The total value of credit card transactions increased from Rs 1.84 trillion in April last year to Rs 1.97 trillion in April 2026. The data suggests continued spending momentum across both online and offline channels.
Point-of-sale (PoS) transactions—a key indicator of physical retail activity—recorded a stronger growth of 8.76 per cent YoY. E-commerce transactions also expanded by 6.04 per cent YoY. Physical retail transactions grew faster than e-commerce transactions during the month.
The data also showed continued momentum in credit card adoption. Fresh card issuance rose 8.19 per cent YoY, indicating continued growth in card adoption.

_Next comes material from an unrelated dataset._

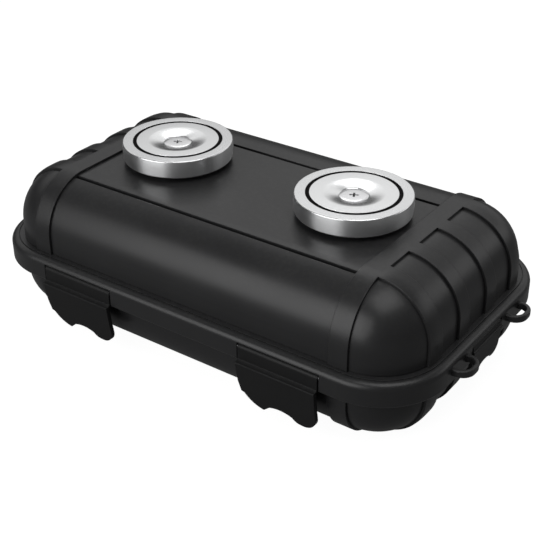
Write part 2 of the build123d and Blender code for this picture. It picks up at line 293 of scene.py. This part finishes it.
# %% Pour the resin ring
RESIN_SINK = 0.12
RESIN_HOLLOW = 0.14
RESIN_STEP = 0.33
RESIN_CREASE = 60
SNUG = 0.01
RESIN_TOP = CUP_TOP - RESIN_SINK
resin = start_turned("magnet_resin_dressed_left", BORE_R - SNUG, BORE_FLOOR, RESIN_TOP)
pick_flat(BORE_FLOOR, DOWN)
step_in(BORE_R - CORE_R - 2 * SNUG, 0)
pick_flat(RESIN_TOP, UP)
for hollow_share in (-0.8, -0.2, 0.2, 0.8):
    step_in(RESIN_STEP, RESIN_HOLLOW * hollow_share)
bridge_hole()
finish_piece(RESIN_CREASE)

# %% [markdown]
# ## The plated core
# The core is a disc with a dished countersink. The dish is a sweep that starts level with the flat and gets
# steeper towards the screw head, so it is worked in many small insets with growing drops. It is what makes
# the bright patch and the two dark crescents of the real part. A plain cone would be one even grey.

# %% Turn the core
DISH_R = 11.2
DISH_STEPS = 16
DISH_SWEEP = 1.5
SEAT_ROOM = 0.12
SEAT_LIP = 0.05
SEAT_DEPTH = 1.9
SEAT_R = HEAD_R + SEAT_ROOM
SEAT_DROP = CUP_TOP - HEAD_TOP - SEAT_ROOM
core = start_turned("magnet_core_dressed_left", CORE_R - SNUG, BORE_FLOOR, CUP_TOP)
pick_flat(BORE_FLOOR, DOWN)
step_in(CORE_R - HOLE_R, 0)
pick_flat(CUP_TOP, UP)
step_in(CORE_R - DISH_R, 0)
previous_drop = 0.0
for step in range(1, DISH_STEPS + 1):
    drop = SEAT_DROP * (step / DISH_STEPS) ** DISH_SWEEP
    step_in((DISH_R - SEAT_R) / DISH_STEPS, previous_drop - drop)
    previous_drop = drop
step_in(SEAT_R - HEAD_R, -SEAT_LIP)
step_in(HEAD_R - HOLE_R, -SEAT_DEPTH)
bridge_hole()
round_ring(CORE_R - SNUG, CUP_TOP, THIN_ROUNDING)
finish_piece()

# %% [markdown]
# ## The countersunk screw
# The shaft is the starting cylinder. Its top face is extruded and widened into the cone and the low dome
# of the head. The cross recess is cut with a Boolean, because its tapered arms meet the dome at an angle
# that insets can't give.

# %% Turn the screw
HEAD_HEIGHT = 2.5
CONE_HEIGHT = 2.2
HEAD_BAND = 0.2
HEAD_EASE = 0.02
TIP_BEVEL = 0.45
DOME_STEPS = ((0.18, 0.1), (1.3, 0.08), (1.6, 0.03))
SCREW_CREASE = 50
CONE_LOW = HEAD_TOP - HEAD_HEIGHT
screw = start_turned("magnet_screw_dressed_left", SHAFT_R, SCREW_TIP, CONE_LOW)
pick_flat(SCREW_TIP, DOWN)
step_in(TIP_BEVEL, 0)
pick_flat(CONE_LOW, UP)
step_straight(CONE_HEIGHT)
widen((HEAD_R - HEAD_EASE) / SHAFT_R, CONE_LOW + CONE_HEIGHT)
step_straight(HEAD_BAND)
for inset, lift in DOME_STEPS:
    step_in(inset, lift)
finish_piece(SCREW_CREASE, weigh=False)

# %% Cut the cross recess
RECESS_SPAN = 3.8
RECESS_ARM = 0.95
RECESS_DEPTH = 1.9
RECESS_ABOVE = 1.0
RECESS_TAPER = 0.45
RECESS_TURN = math.radians(28)
RECESS_CREASE = math.radians(30)


def recess_arm(turn):
    """One tapered arm of the cross, wider at the top than at the bottom."""
    bpy.ops.object.select_all(action="DESELECT")
    middle = (MAGNET_X * MM, 0, (HEAD_TOP + RECESS_ABOVE / 2 - RECESS_DEPTH / 2) * MM)
    bpy.ops.mesh.primitive_cube_add(
        size=1, location=middle, rotation=(0, 0, turn),
        scale=(RECESS_SPAN * MM, RECESS_ARM * MM, (RECESS_DEPTH + RECESS_ABOVE) * MM))
    arm = take_in_hand("recess_arm")
    pick_flat(HEAD_TOP - RECESS_DEPTH, DOWN)
    widen(RECESS_TAPER, HEAD_TOP - RECESS_DEPTH)
    bpy.ops.object.mode_set(mode="OBJECT")
    return arm


for turn in (RECESS_TURN, RECESS_TURN + QUARTER_TURN):
    arm = recess_arm(turn)
    bpy.ops.object.select_all(action="DESELECT")
    bpy.context.view_layer.objects.active = screw
    screw.select_set(True)
    cut = screw.modifiers.new("recess", "BOOLEAN")
    cut.operation = "DIFFERENCE"
    cut.solver = "EXACT"
    cut.object = arm
    bpy.ops.object.modifier_apply(modifier=cut.name)
    bpy.data.objects.remove(arm)
bpy.ops.object.shade_smooth_by_angle(angle=RECESS_CREASE)
print("screw faces after the recess", len(screw.data.polygons))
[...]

Among major issuers, HDFC Bank retained its dominant position with a transaction value of Rs 58,106 crore, posting 12 per cent growth on a yearly basis and issuing nearly 24 lakh fresh cards.
SBI Cards emerged as the fastest-growing major player among peers, recording a 29 per cent rise in transaction value to Rs 37,940 crore, while issuing around 12.5 lakh cards during the period.
ICICI Bank was the outlier among large issuers, reporting a 7.35 per cent decline in transaction value to Rs 32,499 crore with fresh issuance of 9 lakh cards.
Axis Bank posted relatively modest growth of 3.87 per cent, with transaction value reaching Rs 22,023 crore and fresh issuance of approximately 11.3 lakh cards.
Global brokerage Morgan Stanley maintained an "underweight" rating on SBI Card with a target price of Rs 545, while highlighting some near-term pressures in spending trends.
According to the brokerage, SBI Card’s spending market share declined by 11 basis points month-on-month (MoM) to 19.2 per cent. Spending during April also fell 10.6 per cent sequentially, slightly weaker than the industry-wide decline of 10.1 per cent.
However, analysts pointed out that the moderation may not necessarily indicate weakening demand. March is typically one of the strongest spending months because of year-end offers, promotional campaigns and seasonal purchases. As a result, a softer MoM comparison in April is generally expected.
Despite the decline, SBI Card continued to show resilience in corporate spending categories, which Morgan Stanley believes remains a key area of strength.
As per RBI data, the momentum is continuing in India’s credit card environment. The physical retail payments grew better compared to e-commerce sales, while there was strong issuance along with the increasing customer base for issuers. Even though the growth in spending has slowed down in comparison to the previous month of March year-end, the YoY growth is still showing positive trends in credit card consumption.
Further ahead, the primary focus would be on whether credit growth can sustain itself, spending trends across both digital and physical channels, and whether credit card companies can manage their growth and profitability.
As of now, the RBI number clearly shows that one trend is certain: The credit economy is growing in India, and the growth in credit card usage is sustainable.